On August 6, 2020, President Trump issued Executive Order 13943, titled “Addressing the Threat Posed by WeChat, and Taking Additional Steps to Address the National Emergency With Respect to the Information and Communications Technology and Services Supply Chain.”[FN5]The WeChat executive order, along with an executive order targeting TikTok issued on the same day, are the latest in a series of Trump administration efforts aimed at Chinese companies operating in the information and communications technology and services sectors. They are part of a more comprehensive effort by the current administration to address various national security concerns related to China. Specifically, the executive orders targeting WeChat and TikTok were issued as “additional steps” to deal with the national emergency declared in Executive Order 13873 of May 15, 2019, which addresses securing the United States’ information and communications technology and services (ICTS) supply chain by essentially establishing a new framework for conducting national security reviews and unwinding transactions involving ICTS with ties to foreign adversaries (including China). (For more information on Executive Order 13873 please see our Legal Update.) Although the Commerce Department has sought public comment on a proposed rule to implement regulations pursuant to Executive Order 13873, to date no regulations have been implemented. That said, the proposed rule does not have to go into effect for the Commerce Department to take action against any transaction covered by the proposed rule. 

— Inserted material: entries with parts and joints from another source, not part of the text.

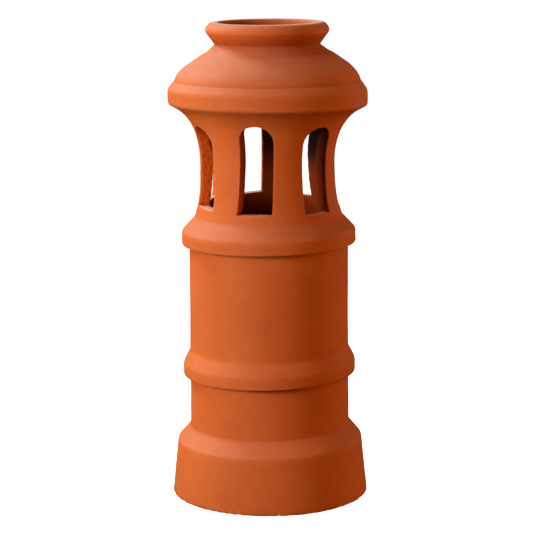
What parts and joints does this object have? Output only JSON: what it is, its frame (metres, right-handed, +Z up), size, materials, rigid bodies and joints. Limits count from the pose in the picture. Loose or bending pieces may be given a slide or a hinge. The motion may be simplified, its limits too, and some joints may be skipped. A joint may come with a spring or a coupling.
{
  "type": "chimney pot",
  "caption": "Tall hollow terracotta chimney pot with splayed foot, banded shaft, waisted lantern of arched windows, overhanging cap, dome and rolled rim.",
  "frame": {"origin": "centre of the underside, on the surface the pot stands on", "axes": "+Z up along the flue; -Y is the side with a window in its middle; +X to the right of it"},
  "size_m": [0.376, 0.376, 0.9],
  "materials": {
    "terracotta": "matt unglazed fired clay"
  },
  "bodies": {
    "root": {"chimney_pot": "terracotta"}
  },
  "joints": []
}
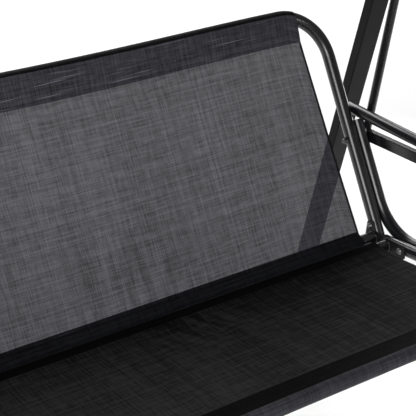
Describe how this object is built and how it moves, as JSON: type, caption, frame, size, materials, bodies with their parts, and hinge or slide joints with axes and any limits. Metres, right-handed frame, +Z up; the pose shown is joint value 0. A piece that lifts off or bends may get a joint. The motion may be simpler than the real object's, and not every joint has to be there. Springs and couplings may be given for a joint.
{
  "type": "canopy swing bench",
  "caption": "Free-standing garden swing bench: sling seat and back hung from an A-frame stand, under a tilting fabric canopy.",
  "frame": {"origin": "on the ground, at the middle of the footprint", "axes": "+X to the bench's right-hand end as seen from the front, the bench faces -Y, +Z up"},
  "size_m": [1.7112, 1.1026, 1.5813],
  "materials": {
    "stand_paint": "satin",
    "frame_paint": "gloss",
    "hanger_paint": "gloss",
    "bracket_paint": "satin",
    "canopy_paint": "satin",
    "bolt_steel": "satin",
    "bush_plastic": "matte",
    "plug_plastic": "matte",
    "foot_plastic": "matte",
    "knob_plastic": "satin",
    "back_cloth": "matte",
    "seat_cloth": "matte",
    "canopy_cloth": "matte"
  },
  "bodies": {
    "stand": {"rear_leg_right": "stand_paint", "rear_leg_left": "stand_paint", "front_leg_right": "stand_paint", "front_leg_left": "stand_paint", "side_brace_right": "stand_paint", "side_brace_left": "stand_paint", "rear_crossbar": "stand_paint", "apex_bracket_right": "bracket_paint", "apex_bracket_left": "bracket_paint", "top_beam": "stand_paint", "beam_plug_right": "plug_plastic", "beam_plug_left": "plug_plastic", "hanger_clevis_right": "bracket_paint", "hanger_clevis_left": "bracket_paint", "pivot_pin_right": "bolt_steel", "pivot_pin_left": "bolt_steel", "foot_caps": "foot_plastic", "apex_bolts": "bolt_steel", "brace_bolts": "bolt_steel"},
    "swing": {"back_frame": "frame_paint", "back_lower_tube": "frame_paint", "back_sling": "back_cloth", "seat_frame": "frame_paint", "seat_rear_tube": "frame_paint", "seat_sling": "seat_cloth", "corner_plate_right": "bracket_paint", "corner_plate_left": "bracket_paint", "arm_frame_right": "frame_paint", "arm_frame_left": "frame_paint", "armrest_right": "frame_paint", "armrest_left": "frame_paint", "hanger_bar_right": "hanger_paint", "hanger_bar_left": "hanger_paint", "hanger_rear_tube_right": "hanger_paint", "hanger_rear_tube_left": "hanger_paint", "hanger_front_tube_right": "hanger_paint", "hanger_front_tube_left": "hanger_paint", "hanger_head_right": "bracket_paint", "hanger_head_left": "bracket_paint", "pivot_bush_right": "bush_plastic", "pivot_bush_left": "bush_plastic", "armrest_plugs": "plug_plastic", "frame_plugs": "plug_plastic", "frame_bolts": "bolt_steel", "plate_bolts": "bolt_steel"},
    "canopy": {"canopy_fabric": "canopy_cloth", "canopy_front_rail": "canopy_paint", "canopy_rear_rail": "canopy_paint", "canopy_centre_rib": "canopy_paint", "canopy_side_rail_right": "canopy_paint", "canopy_side_rail_left": "canopy_paint", "canopy_pivot_plate_right": "bracket_paint", "canopy_pivot_plate_left": "bracket_paint", "canopy_bolts": "bolt_steel"},
    "knob_right": {"tilt_knob_right": "knob_plastic"},
    "knob_left": {"tilt_knob_left": "knob_plastic"}
  },
  "joints": [
    {"name": "swing_pivot", "type": "hinge", "parent": "stand", "child": "swing", "pos_m": [0, 0, 1.455], "axis": [1, 0, 0], "range_deg": [-20, 20]},
    {"name": "canopy_tilt", "type": "hinge", "parent": "stand", "child": "canopy", "pos_m": [0, 0, 1.497], "axis": [1, 0, 0], "range_deg": [-20, 20]},
    {"name": "knob_right_turn", "type": "hinge", "parent": "stand", "child": "knob_right", "pos_m": [0.846, 0, 1.497], "axis": [1, 0, 0], "continuous": true},
    {"name": "knob_left_turn", "type": "hinge", "parent": "stand", "child": "knob_left", "pos_m": [-0.846, 0, 1.497], "axis": [1, 0, 0], "continuous": true}
  ]
}
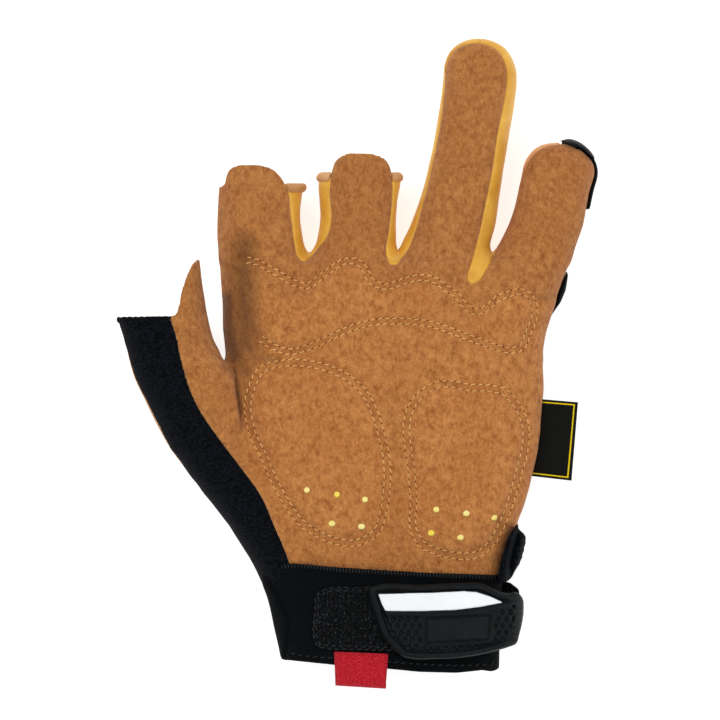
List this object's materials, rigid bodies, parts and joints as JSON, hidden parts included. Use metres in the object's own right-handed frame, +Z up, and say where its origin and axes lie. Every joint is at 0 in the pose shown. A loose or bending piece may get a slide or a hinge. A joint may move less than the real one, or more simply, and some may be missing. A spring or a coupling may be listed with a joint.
{
  "type": "framer work glove",
  "caption": "Left-hand framer work glove lying palm up: open thumb, index and middle, suede palm with pads, knit side, wrist closure.",
  "frame": {"origin": "centre of the glove's box, on the surface that it lies on", "axes": "+Y from the wrist to the fingertips, +Z up out of the palm, +X towards the little finger"},
  "size_m": [0.1708, 0.2306, 0.0466],
  "materials": {
    "suede": "brown suede with a short nap, matt",
    "yellow_leather": "smooth yellow-gold leather, low sheen",
    "tan_leather": "tan leather, low sheen",
    "black_knit": "black ribbed stretch knit",
    "cuff_fabric": "black stretch fabric over thin foam",
    "loop_fabric": "black brushed loop fabric",
    "moulded_rubber": "satin black moulded rubber",
    "id_gloss": "glossy white panel",
    "red_webbing": "red ribbed webbing",
    "label_fabric": "black woven label with a yellow frame"
  },
  "bodies": {
    "root": {"palm_leather": "suede", "thumb_leather": "suede", "index_leather": "suede", "middle_leather": "suede", "ring_leather": "suede", "pinky_leather": "suede", "fourchette_index_middle": "yellow_leather", "fourchette_middle_ring": "yellow_leather", "fourchette_ring_pinky": "yellow_leather", "index_back": "yellow_leather", "middle_back": "yellow_leather", "ring_back": "yellow_leather", "pinky_back": "yellow_leather", "thumb_back": "tan_leather", "index_hem": "tan_leather", "middle_hem": "tan_leather", "side_panel": "black_knit", "back_panel": "black_knit", "cuff": "cuff_fabric", "wrist_binding": "cuff_fabric", "loop_patch": "loop_fabric", "closure_strap": "loop_fabric", "closure_tab": "moulded_rubber", "id_panel": "id_gloss", "pull_tab": "red_webbing", "side_label": "label_fabric", "knuckle_guard": "moulded_rubber", "index_guard": "moulded_rubber", "middle_guard": "moulded_rubber", "ring_guard": "moulded_rubber", "pinky_guard": "moulded_rubber"}
  },
  "joints": []
}
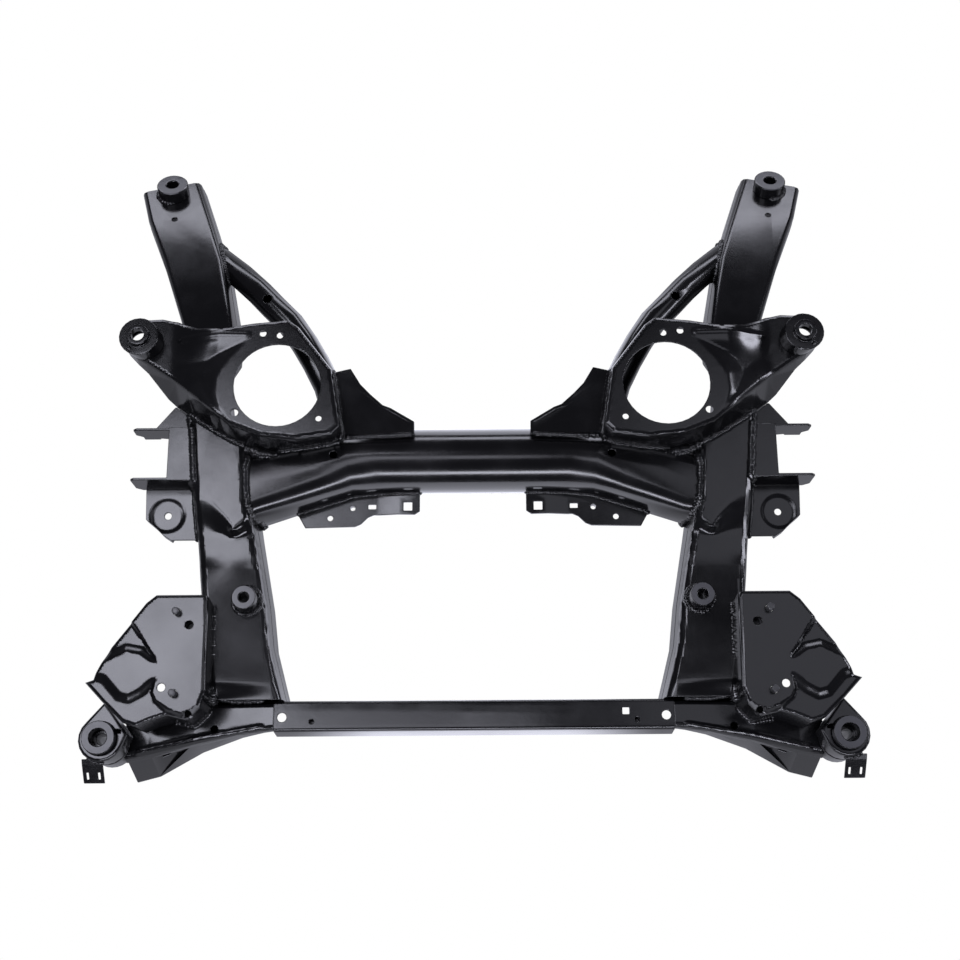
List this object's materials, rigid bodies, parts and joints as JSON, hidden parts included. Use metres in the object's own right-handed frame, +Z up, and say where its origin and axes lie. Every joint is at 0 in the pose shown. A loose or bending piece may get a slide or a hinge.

  In the WeChat executive order (the “Executive Order”), President Trump expressed concern that “WeChat automatically captures vast swaths of information from its users,” which “threatens to allow the Chinese Communist Party access to Americans’ personal and proprietary information.”[FN/6]Section 1(a) prohibits people and property subject to US jurisdiction from carrying out “transactions” with Tencent or its subsidiaries that are “related to WeChat” after 45 days of the Executive Order’s issuance (i.e., September 20, 2020). The Executive Order directs the Secretary of Commerce to identify the transactions that will be prohibited. The limiting of the Executive Order to transactions with Tencent related to WeChat is purposeful and reflects the broader range of Tencent’s US dealings that the administration is not currently targeting.[FN/7]Section 2(a) prohibits any transaction “by a United States person or within the United States” that evades, avoids, or violates the uncertain prohibition in Section 1(a). The definition in the Executive Order of “United States person” appears to be borrowed from US sanctions regulations and means “any United States citizen, permanent resident alien, entity organized under the laws of the United States or any jurisdiction within the United States (including foreign branches), or any person in the United States.” 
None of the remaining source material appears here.